Short problem:
Find the line that contains "obj.matrix_world = world". Repeat that line and all lines following it, exactly, through the end of the listing below.

Recorded data:
[BEGIN]
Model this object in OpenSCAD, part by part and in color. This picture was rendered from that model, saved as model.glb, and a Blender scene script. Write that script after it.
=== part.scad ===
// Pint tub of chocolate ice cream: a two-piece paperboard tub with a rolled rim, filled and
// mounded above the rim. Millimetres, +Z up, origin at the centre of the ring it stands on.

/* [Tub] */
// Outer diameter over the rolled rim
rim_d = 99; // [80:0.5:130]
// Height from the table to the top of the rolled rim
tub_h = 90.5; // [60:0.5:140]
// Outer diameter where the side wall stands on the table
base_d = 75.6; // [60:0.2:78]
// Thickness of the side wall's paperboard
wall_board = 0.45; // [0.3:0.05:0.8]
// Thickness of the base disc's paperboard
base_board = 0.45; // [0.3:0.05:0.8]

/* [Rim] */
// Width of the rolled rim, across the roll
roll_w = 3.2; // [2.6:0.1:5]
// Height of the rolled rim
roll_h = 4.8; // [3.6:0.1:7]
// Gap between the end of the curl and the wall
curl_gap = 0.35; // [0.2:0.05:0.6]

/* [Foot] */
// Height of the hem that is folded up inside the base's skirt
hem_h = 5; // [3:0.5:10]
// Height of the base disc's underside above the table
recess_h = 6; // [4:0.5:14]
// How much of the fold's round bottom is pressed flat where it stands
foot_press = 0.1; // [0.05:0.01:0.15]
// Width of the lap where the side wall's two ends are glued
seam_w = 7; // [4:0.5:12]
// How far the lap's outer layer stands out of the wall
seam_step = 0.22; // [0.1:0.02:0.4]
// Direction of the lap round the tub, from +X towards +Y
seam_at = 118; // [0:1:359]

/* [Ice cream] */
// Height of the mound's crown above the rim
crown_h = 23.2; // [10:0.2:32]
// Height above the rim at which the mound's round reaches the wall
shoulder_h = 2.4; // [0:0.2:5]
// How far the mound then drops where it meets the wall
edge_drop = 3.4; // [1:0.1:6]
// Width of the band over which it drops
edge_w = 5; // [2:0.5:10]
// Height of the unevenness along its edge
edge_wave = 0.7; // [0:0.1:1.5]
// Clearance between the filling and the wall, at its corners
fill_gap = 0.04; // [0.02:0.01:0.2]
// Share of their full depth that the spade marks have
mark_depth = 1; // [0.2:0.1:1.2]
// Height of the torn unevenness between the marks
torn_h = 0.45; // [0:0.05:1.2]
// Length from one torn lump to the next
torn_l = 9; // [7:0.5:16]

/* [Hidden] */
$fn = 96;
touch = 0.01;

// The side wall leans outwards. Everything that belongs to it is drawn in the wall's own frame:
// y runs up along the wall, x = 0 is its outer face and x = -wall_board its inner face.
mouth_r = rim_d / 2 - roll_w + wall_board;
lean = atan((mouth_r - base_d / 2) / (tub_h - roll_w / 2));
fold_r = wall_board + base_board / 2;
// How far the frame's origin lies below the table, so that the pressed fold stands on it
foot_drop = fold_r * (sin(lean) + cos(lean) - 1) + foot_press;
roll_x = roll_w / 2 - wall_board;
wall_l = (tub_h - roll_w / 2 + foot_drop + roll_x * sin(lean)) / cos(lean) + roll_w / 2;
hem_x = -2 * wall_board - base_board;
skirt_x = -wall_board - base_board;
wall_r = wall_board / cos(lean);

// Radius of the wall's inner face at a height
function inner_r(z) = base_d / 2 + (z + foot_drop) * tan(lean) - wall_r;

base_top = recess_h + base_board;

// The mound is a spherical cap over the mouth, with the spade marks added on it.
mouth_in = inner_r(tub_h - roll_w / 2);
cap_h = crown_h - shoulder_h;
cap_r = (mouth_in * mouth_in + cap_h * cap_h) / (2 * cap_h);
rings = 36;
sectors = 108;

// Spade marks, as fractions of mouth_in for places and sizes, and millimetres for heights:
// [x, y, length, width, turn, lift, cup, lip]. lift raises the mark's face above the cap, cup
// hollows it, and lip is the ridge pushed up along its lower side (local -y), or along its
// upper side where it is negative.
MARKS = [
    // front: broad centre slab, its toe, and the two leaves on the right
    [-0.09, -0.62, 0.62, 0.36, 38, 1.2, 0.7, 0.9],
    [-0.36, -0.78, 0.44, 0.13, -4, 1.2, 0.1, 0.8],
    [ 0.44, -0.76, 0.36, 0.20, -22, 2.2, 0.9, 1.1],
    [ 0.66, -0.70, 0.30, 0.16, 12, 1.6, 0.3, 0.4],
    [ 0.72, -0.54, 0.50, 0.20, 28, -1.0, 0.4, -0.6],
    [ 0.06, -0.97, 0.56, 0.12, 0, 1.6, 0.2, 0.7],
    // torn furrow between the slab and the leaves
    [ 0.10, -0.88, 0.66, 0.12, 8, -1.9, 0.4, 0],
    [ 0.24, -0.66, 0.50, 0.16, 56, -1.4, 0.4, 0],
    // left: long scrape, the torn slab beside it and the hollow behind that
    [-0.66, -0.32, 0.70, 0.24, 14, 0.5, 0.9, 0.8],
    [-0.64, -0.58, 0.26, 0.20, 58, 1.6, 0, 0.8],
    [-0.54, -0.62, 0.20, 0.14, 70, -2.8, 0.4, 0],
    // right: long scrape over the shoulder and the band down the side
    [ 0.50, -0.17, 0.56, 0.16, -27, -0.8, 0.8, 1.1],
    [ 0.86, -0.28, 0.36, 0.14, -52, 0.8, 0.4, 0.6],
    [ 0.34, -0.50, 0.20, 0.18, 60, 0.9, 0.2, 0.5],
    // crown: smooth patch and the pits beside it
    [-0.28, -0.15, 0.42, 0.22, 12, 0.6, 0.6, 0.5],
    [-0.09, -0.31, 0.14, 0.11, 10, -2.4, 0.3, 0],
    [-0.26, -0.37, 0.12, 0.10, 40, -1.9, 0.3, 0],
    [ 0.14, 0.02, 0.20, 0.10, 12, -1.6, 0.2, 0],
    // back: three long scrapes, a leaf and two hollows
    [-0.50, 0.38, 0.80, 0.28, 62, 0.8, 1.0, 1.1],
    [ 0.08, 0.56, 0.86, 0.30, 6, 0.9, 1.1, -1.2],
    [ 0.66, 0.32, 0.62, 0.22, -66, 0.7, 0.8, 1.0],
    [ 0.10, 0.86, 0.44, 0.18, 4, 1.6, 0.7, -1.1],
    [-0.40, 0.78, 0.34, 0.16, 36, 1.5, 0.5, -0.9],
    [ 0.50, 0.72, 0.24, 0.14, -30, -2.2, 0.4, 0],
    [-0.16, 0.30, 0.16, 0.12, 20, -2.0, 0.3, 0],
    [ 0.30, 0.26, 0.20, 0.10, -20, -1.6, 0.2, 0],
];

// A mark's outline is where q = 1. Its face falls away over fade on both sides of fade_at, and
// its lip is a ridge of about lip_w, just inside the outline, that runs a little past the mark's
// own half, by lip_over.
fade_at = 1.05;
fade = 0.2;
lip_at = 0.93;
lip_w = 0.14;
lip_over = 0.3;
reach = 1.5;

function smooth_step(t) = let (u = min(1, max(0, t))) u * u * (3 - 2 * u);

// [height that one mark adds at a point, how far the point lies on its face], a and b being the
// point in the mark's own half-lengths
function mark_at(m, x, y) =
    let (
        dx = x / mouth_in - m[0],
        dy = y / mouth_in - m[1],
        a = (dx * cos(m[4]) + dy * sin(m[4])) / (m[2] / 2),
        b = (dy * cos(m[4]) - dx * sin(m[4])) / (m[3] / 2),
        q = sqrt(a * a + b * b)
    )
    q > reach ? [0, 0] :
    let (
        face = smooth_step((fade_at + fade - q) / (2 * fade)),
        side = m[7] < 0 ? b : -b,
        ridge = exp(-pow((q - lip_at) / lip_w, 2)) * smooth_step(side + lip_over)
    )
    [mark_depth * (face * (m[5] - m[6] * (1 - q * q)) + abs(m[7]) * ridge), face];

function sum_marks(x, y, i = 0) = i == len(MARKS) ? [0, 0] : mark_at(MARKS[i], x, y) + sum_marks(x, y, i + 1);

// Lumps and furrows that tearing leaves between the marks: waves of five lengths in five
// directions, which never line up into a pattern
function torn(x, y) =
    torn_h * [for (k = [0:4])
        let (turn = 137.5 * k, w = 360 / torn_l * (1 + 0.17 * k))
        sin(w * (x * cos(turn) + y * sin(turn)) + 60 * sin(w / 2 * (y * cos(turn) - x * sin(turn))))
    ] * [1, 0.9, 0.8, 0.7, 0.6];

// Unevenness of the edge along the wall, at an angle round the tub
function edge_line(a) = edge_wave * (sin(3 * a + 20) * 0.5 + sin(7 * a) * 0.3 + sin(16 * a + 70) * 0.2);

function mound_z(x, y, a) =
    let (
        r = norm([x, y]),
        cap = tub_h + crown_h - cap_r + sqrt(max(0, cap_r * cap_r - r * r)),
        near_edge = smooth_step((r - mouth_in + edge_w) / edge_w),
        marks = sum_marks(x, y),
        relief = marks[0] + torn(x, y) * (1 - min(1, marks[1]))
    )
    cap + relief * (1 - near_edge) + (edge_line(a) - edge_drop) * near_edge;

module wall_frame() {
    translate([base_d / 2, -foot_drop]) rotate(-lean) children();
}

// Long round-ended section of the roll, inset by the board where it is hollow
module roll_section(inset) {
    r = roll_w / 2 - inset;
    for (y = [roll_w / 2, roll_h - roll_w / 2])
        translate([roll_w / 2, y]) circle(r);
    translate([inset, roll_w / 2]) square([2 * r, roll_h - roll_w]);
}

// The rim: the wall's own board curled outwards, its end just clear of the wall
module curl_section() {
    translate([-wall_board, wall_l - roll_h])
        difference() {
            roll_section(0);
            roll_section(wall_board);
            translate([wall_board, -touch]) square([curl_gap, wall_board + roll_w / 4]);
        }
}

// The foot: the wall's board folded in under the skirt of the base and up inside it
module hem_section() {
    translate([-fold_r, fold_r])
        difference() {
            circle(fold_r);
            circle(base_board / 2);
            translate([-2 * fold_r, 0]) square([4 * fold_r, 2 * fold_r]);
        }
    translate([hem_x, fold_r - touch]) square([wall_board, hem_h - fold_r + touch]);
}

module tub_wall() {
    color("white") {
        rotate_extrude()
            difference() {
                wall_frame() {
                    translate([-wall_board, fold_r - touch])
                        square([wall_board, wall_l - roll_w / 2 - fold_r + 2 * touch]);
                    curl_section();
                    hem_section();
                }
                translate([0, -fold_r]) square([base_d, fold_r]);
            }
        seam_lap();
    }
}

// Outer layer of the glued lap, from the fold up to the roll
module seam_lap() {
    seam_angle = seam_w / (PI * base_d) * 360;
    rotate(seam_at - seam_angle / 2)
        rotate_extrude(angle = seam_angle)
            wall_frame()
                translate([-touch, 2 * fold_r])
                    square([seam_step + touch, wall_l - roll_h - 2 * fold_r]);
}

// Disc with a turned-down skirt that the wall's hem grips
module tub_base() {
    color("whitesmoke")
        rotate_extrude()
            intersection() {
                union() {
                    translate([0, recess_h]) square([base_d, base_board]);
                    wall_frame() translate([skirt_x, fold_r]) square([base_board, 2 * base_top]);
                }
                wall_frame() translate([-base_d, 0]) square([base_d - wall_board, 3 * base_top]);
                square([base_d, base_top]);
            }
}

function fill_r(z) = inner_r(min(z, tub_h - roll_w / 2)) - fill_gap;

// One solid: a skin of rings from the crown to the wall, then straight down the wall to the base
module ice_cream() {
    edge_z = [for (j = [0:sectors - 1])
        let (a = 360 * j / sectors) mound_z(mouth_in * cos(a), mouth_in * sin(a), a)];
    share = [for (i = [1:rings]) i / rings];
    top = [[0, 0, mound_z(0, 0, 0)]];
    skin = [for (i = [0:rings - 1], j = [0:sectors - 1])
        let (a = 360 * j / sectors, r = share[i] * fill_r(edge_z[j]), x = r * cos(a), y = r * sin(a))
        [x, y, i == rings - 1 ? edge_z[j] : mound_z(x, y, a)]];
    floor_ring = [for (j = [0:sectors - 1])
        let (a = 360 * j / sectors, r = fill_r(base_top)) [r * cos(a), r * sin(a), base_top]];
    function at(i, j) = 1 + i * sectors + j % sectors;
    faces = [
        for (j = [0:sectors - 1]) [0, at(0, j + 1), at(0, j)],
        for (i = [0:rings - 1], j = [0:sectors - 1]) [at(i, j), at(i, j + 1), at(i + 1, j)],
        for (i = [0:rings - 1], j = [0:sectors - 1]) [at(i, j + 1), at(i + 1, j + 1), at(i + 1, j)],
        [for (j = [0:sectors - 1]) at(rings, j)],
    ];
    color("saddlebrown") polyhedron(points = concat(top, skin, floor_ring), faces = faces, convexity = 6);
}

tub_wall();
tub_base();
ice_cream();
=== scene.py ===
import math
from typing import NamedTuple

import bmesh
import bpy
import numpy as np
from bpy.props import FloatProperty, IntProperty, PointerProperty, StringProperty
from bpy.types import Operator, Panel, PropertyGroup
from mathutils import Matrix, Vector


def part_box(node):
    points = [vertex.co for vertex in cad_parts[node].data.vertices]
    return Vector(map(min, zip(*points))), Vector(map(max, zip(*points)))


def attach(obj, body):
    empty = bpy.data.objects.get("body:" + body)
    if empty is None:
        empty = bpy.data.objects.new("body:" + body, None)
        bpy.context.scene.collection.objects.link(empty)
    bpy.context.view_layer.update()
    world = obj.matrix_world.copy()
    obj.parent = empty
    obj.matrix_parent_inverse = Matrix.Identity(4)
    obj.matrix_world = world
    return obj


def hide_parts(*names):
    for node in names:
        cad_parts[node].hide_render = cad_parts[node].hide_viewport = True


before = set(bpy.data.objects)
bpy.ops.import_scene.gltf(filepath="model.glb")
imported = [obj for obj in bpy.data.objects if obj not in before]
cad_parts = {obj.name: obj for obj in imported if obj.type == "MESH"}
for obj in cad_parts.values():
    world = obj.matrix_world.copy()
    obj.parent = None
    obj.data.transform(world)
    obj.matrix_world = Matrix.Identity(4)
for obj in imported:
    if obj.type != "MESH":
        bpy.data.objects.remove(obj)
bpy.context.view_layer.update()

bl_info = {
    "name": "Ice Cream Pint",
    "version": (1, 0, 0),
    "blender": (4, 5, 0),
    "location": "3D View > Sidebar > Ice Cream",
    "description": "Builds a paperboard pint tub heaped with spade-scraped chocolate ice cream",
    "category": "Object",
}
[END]
Exercise answer:
    obj.matrix_world = world
    return obj


def hide_parts(*names):
    for node in names:
        cad_parts[node].hide_render = cad_parts[node].hide_viewport = True


before = set(bpy.data.objects)
bpy.ops.import_scene.gltf(filepath="model.glb")
imported = [obj for obj in bpy.data.objects if obj not in before]
cad_parts = {obj.name: obj for obj in imported if obj.type == "MESH"}
for obj in cad_parts.values():
    world = obj.matrix_world.copy()
    obj.parent = None
    obj.data.transform(world)
    obj.matrix_world = Matrix.Identity(4)
for obj in imported:
    if obj.type != "MESH":
        bpy.data.objects.remove(obj)
bpy.context.view_layer.update()

bl_info = {
    "name": "Ice Cream Pint",
    "version": (1, 0, 0),
    "blender": (4, 5, 0),
    "location": "3D View > Sidebar > Ice Cream",
    "description": "Builds a paperboard pint tub heaped with spade-scraped chocolate ice cream",
    "category": "Object",
}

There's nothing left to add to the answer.